Repeat each line of the material exactly.

::: SUPPLIED INFORMATION :::

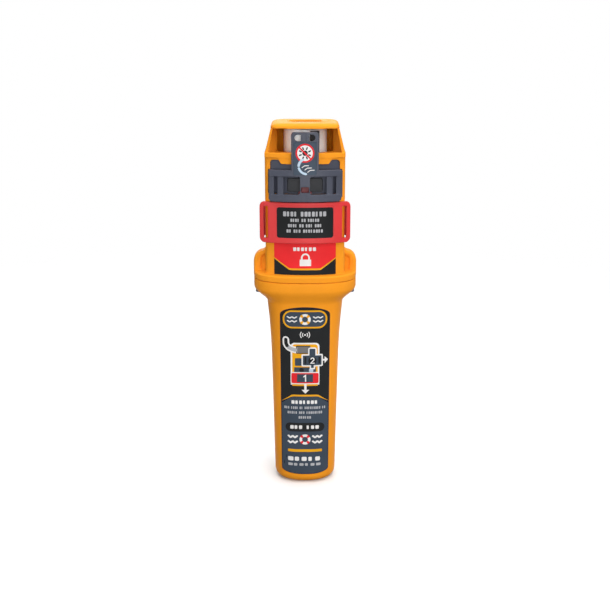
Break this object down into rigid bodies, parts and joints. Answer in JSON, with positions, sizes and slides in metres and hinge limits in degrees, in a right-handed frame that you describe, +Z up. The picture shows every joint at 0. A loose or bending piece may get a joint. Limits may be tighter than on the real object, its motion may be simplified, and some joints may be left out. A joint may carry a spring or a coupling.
{
  "type": "emergency position beacon",
  "caption": "Hand-held man-overboard position beacon: waisted handle, flanged waterproof shells, wound steel tape antenna under a cap, pull-off release clip and sliding lock.",
  "frame": {"origin": "middle of the flat end of the handle, on the upright axis of the neck and the wound tape", "axes": "+Z up the beacon from the handle to the cap, front with the clip and labels faces -Y, +X to the right seen from the front"},
  "size_m": [0.038, 0.0289, 0.137],
  "materials": {
    "yellow_plastic": "satin moulded plastic",
    "slate_plastic": "satin moulded plastic",
    "dark_plastic": "fine matt moulded plastic",
    "red_plastic": "satin moulded plastic",
    "black_rubber": "matt rubber",
    "screw_steel": "dark passivated steel",
    "tape_steel": "satin rolled steel",
    "clear_lens": "clear moulded lens with an amber cast",
    "blue_window": "pale blue light guide",
    "white_led": "white lamp body",
    "circuit_board": "green solder mask",
    "chip_black": "moulded chip bodies",
    "shield_metal": "bright nickel",
    "ceramic": "fired ceramic with a silver face",
    "gold_pin": "gold plated",
    "cell_wrap": "shrunk film over a steel can",
    "clear_sleeve": "blue shrink sleeve",
    "red_wire": "wire insulation",
    "foam": "closed-cell foam",
    "copper": "copper on film",
    "clip_print": "satin printed film",
    "slider_print": "satin printed film",
    "neck_print": "satin printed film",
    "handle_print": "satin printed film",
    "rear_print": "satin printed film"
  },
  "bodies": {
    "beacon": {"lower_housing": "yellow_plastic", "upper_housing": "yellow_plastic", "flange_gasket": "black_rubber", "housing_screws": "screw_steel", "top_cap": "yellow_plastic", "strobe_lens": "clear_lens", "strobe_led": "white_led", "strobe_board": "circuit_board", "strobe_leads": "red_wire", "antenna_drum": "dark_plastic", "antenna_tape": "tape_steel", "tape_end": "dark_plastic", "drum_screw": "screw_steel", "feed_pin": "gold_pin", "feed_grommet": "black_rubber", "sensor_panel": "slate_plastic", "sensor_cover": "dark_plastic", "button_panel": "slate_plastic", "button_seal": "black_rubber", "indicator_window": "blue_window", "status_led": "white_led", "switch_board": "circuit_board", "dome_switch": "shield_metal", "magnet_sensor": "chip_black", "board_header": "dark_plastic", "main_board": "circuit_board", "board_chips": "chip_black", "radio_shield": "shield_metal", "radio_chips": "chip_black", "satellite_antenna": "ceramic", "board_screws": "screw_steel", "lower_cell": "cell_wrap", "upper_cell": "cell_wrap", "cell_strap": "shield_metal", "battery_sleeve": "clear_sleeve", "battery_tabs": "shield_metal", "battery_foam": "foam", "near_field_coil": "copper", "neck_label": "neck_print", "front_label": "handle_print", "rear_label": "rear_print"},
    "clip": {"release_clip": "slate_plastic", "clip_label": "clip_print", "clip_magnet": "shield_metal"},
    "slider": {"lock_slider": "red_plastic", "slider_label": "slider_print"},
    "button": {"power_button": "dark_plastic"}
  },
  "joints": [
    {"name": "slider_slide", "type": "slide", "parent": "beacon", "child": "slider", "axis": [0, 0, -1], "range_m": [0, 0.0112]},
    {"name": "clip_release", "type": "hinge", "parent": "beacon", "child": "clip", "pos_m": [0, 0.0222, 0.122], "axis": [0, 0, 1], "range_deg": [0, 60]},
    {"name": "button_press", "type": "slide", "parent": "beacon", "child": "button", "axis": [0, 1, 0], "range_m": [0, 0.0008], "stiffness_N_per_m": 1500}
  ]
}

:::

RESULT OF THE EXERCISE
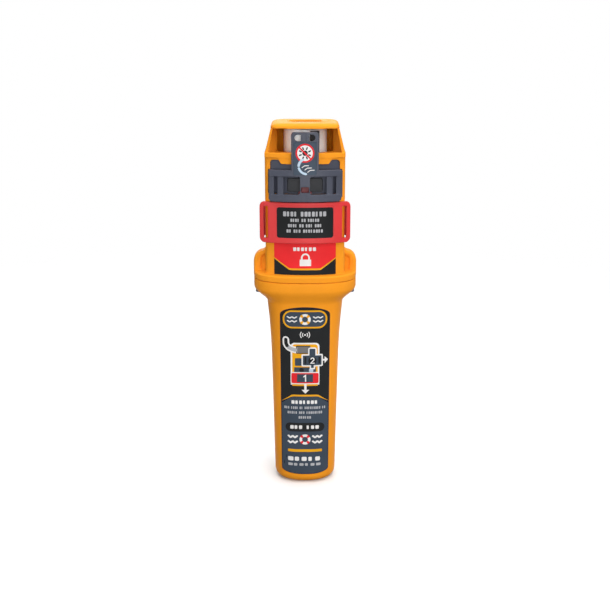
Break this object down into rigid bodies, parts and joints. Answer in JSON, with positions, sizes and slides in metres and hinge limits in degrees, in a right-handed frame that you describe, +Z up. The picture shows every joint at 0. A loose or bending piece may get a joint. Limits may be tighter than on the real object, its motion may be simplified, and some joints may be left out. A joint may carry a spring or a coupling.
{
  "type": "emergency position beacon",
  "caption": "Hand-held man-overboard position beacon: waisted handle, flanged waterproof shells, wound steel tape antenna under a cap, pull-off release clip and sliding lock.",
  "frame": {"origin": "middle of the flat end of the handle, on the upright axis of the neck and the wound tape", "axes": "+Z up the beacon from the handle to the cap, front with the clip and labels faces -Y, +X to the right seen from the front"},
  "size_m": [0.038, 0.0289, 0.137],
  "materials": {
    "yellow_plastic": "satin moulded plastic",
    "slate_plastic": "satin moulded plastic",
    "dark_plastic": "fine matt moulded plastic",
    "red_plastic": "satin moulded plastic",
    "black_rubber": "matt rubber",
    "screw_steel": "dark passivated steel",
    "tape_steel": "satin rolled steel",
    "clear_lens": "clear moulded lens with an amber cast",
    "blue_window": "pale blue light guide",
    "white_led": "white lamp body",
    "circuit_board": "green solder mask",
    "chip_black": "moulded chip bodies",
    "shield_metal": "bright nickel",
    "ceramic": "fired ceramic with a silver face",
    "gold_pin": "gold plated",
    "cell_wrap": "shrunk film over a steel can",
    "clear_sleeve": "blue shrink sleeve",
    "red_wire": "wire insulation",
    "foam": "closed-cell foam",
    "copper": "copper on film",
    "clip_print": "satin printed film",
    "slider_print": "satin printed film",
    "neck_print": "satin printed film",
    "handle_print": "satin printed film",
    "rear_print": "satin printed film"
  },
  "bodies": {
    "beacon": {"lower_housing": "yellow_plastic", "upper_housing": "yellow_plastic", "flange_gasket": "black_rubber", "housing_screws": "screw_steel", "top_cap": "yellow_plastic", "strobe_lens": "clear_lens", "strobe_led": "white_led", "strobe_board": "circuit_board", "strobe_leads": "red_wire", "antenna_drum": "dark_plastic", "antenna_tape": "tape_steel", "tape_end": "dark_plastic", "drum_screw": "screw_steel", "feed_pin": "gold_pin", "feed_grommet": "black_rubber", "sensor_panel": "slate_plastic", "sensor_cover": "dark_plastic", "button_panel": "slate_plastic", "button_seal": "black_rubber", "indicator_window": "blue_window", "status_led": "white_led", "switch_board": "circuit_board", "dome_switch": "shield_metal", "magnet_sensor": "chip_black", "board_header": "dark_plastic", "main_board": "circuit_board", "board_chips": "chip_black", "radio_shield": "shield_metal", "radio_chips": "chip_black", "satellite_antenna": "ceramic", "board_screws": "screw_steel", "lower_cell": "cell_wrap", "upper_cell": "cell_wrap", "cell_strap": "shield_metal", "battery_sleeve": "clear_sleeve", "battery_tabs": "shield_metal", "battery_foam": "foam", "near_field_coil": "copper", "neck_label": "neck_print", "front_label": "handle_print", "rear_label": "rear_print"},
    "clip": {"release_clip": "slate_plastic", "clip_label": "clip_print", "clip_magnet": "shield_metal"},
    "slider": {"lock_slider": "red_plastic", "slider_label": "slider_print"},
    "button": {"power_button": "dark_plastic"}
  },
  "joints": [
    {"name": "slider_slide", "type": "slide", "parent": "beacon", "child": "slider", "axis": [0, 0, -1], "range_m": [0, 0.0112]},
    {"name": "clip_release", "type": "hinge", "parent": "beacon", "child": "clip", "pos_m": [0, 0.0222, 0.122], "axis": [0, 0, 1], "range_deg": [0, 60]},
    {"name": "button_press", "type": "slide", "parent": "beacon", "child": "button", "axis": [0, 1, 0], "range_m": [0, 0.0008], "stiffness_N_per_m": 1500}
  ]
}